If you're looking for a straight blade for practice, this may be the best fifty bucks you can spend. I bought this because I wanted to try some iaido forms with a straight-bladed weapon. I was pleasantly surprised at the build quality and solidity. Holds up quite well in full-speed forms; no rattling or looseness. Noto with a straight blade is... different. Easier in some ways, more difficult in others. This sword has a good enough balance, however, that experienced practitioners will pick it up quickly without too long of an adjustment period -- and you don't have to mortgage the house to give it a try. I've no idea of the "cutting power" of the blade; I do not waste my time on such childish behavior.

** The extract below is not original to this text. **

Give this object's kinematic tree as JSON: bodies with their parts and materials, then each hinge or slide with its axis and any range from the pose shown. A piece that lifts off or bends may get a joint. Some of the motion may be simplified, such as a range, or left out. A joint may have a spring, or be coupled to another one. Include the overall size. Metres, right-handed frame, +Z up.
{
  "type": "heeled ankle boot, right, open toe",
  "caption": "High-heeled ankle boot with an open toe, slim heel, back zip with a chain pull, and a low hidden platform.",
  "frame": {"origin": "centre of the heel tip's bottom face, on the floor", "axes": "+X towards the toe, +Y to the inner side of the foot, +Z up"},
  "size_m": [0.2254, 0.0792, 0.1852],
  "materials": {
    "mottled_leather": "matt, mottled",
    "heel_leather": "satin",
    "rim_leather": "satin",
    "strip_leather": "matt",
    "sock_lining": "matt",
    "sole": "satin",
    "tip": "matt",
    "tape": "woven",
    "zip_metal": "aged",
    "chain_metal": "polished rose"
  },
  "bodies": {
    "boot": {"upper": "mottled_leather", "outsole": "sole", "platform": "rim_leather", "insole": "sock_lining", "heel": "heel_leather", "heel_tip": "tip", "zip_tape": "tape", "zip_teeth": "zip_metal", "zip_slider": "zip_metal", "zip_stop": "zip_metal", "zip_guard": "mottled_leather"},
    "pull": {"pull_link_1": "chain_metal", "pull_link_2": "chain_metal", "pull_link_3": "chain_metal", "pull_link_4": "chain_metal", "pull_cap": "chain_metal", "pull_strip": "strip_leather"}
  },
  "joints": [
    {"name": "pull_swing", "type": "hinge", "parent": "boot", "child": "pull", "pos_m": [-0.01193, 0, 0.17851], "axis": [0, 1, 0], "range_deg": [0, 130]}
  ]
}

As always, True Swords had my sword to me 2 full days earlier than the "package tracking" stated. I have already purchased this sword once before. I love it so much i wanted another one just like it. Great sword. Love it and its "twin". i was NOT disappointed!!! True Swords is awesome. i highly recommend this sword. will probably be adding a few more of these to my collection.

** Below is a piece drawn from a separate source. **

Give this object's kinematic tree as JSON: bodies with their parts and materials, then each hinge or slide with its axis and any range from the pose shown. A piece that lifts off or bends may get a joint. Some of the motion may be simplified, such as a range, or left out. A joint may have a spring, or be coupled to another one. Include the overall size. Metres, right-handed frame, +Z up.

This was my first "normal" sword purchase. I also have Chinese hook swords, but those are so unconventional, they barely count. This sword is very nice, and the saya is equally well made. The tsuba is tight and solid, and the wrapping is uniform and snug. It's not razor sharp, but it did make some clean slices into some cardboard I had from another online purchase. I have to say, this sword is extremely heavy. I thought my hook swords were heavy and unbalanced, but this thing feels like a sharpened crowbar. Seriously, I'm afraid to swing it forcefully b/c I may injure myself joints or pull a muscle, and I'm not a little guy. It may be that swords are generally this weighty, and being my first real one, I just need to get used to it. No matter, it will look good on my weapons wall, which is where it was always intended to go anyways.